Près de 3 ans après le vote, la sortie ne s’est toujours pas faite. Le Royaume-Uni a choisi de respecter l’Article 50 du Traité européen qui prévoit une sortie négociée de l’UE. La négociation est obligatoirement difficile puisque l’objectif des institutions européennes n’est pas de trouver un accord avantageux pour le Royaume-Uni, mais de faire un exemple, de montrer que sortir de l’UE a un coût important. Les institutions européennes veulent obliger les peuples à aller « vers toujours plus d’Europe », mais un modèle bien précis d’Europe fédérale, où tous les pouvoirs passent progressivement à la technocratie européenne pour imposer des réformes libérales. Ce n'est pas le modèle d'une Europe respectueuse des choix des peuples et des souverainetés nationales, peuples qui pourraient s’engager dans des coopérations mutuellement avantageuses.

Les Britanniques sont partagés entre quatre positions. Aucune n’a la majorité au Parlement. Chacune a une majorité contre elle. La situation est bloquée. Les uns veulent rester dans l’Europe, certains pour l’infléchir dans un sens libéral, d’autres -certains travaillistes - pour participer au combat des forces progressistes pour changer l’Europe. Mais cela serait peu démocratique que de ne pas respecter le vote du 26 juin 2016. Certains veulent sortir sans accord : le Royaume-Uni pourra alors négocier ses relations avec l’UE sur une base égalitaire. Ce ne serait pas le chaos annoncé : des accords d’urgence permettront sans doute de maintenir la circulation des personnes, des trains, des avions, des marchandises, la reconnaissance mutuelle des qualifications, les droits des britanniques résidant en Europe et des Européens au Royaume-Uni. Le risque est que cette sortie sans accord n’annonce une stratégie de dumping salarial, fiscal, social et réglementaire au détriment des travailleurs britanniques et européens.

Certains, parmi les travaillistes, souhaitent que le Royaume-Uni sorte de l’UE mais reste dans le Marché unique ; il devrait alors accepter la liberté de circulation des travailleurs, l’autorité de la Cour de Justice Européenne, les réglementations européennes, alors qu’il aurait perdu tout pouvoir à Bruxelles.
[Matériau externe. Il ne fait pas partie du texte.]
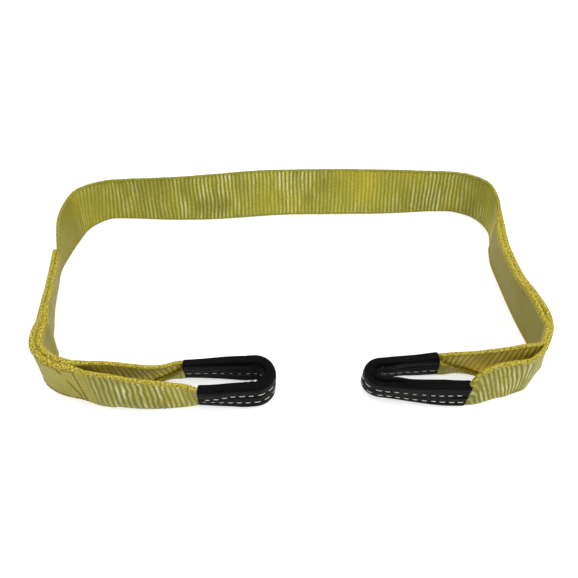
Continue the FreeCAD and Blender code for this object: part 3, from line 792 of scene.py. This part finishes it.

L’Accord signé par Theresa May reste dans l’ambiguïté ; le Royaume-Uni demeure à court terme dans le Marché unique. A moyen terme, il devra choisir entre deux stratégies : soit s’abstraire complètement des réglementations européennes, conclure des accords commerciaux avec des pays tiers, et perdre l’accès au Marché unique sans contrôle ni droit de douane ; soit appliquer les réglementations européennes et conserver cet accès. L’UE est très vigilante contre la concurrence déloyale que pourrait faire le Royaume-Uni. Il est dommage qu’elle ne le soit pas contre le dumping fiscal de l’Irlande ou contre le dumping salarial de l’Allemagne.

Les difficultés du Brexit invitent à trois remarques. Une sortie de l’UE ne doit pas être négociée avec les instances européennes ; elle doit être portée par des forces politiques et sociales représentant la masse des citoyens ; elle n’a de sens que si elle vise à engager une stratégie de rupture économique, sociale et écologique.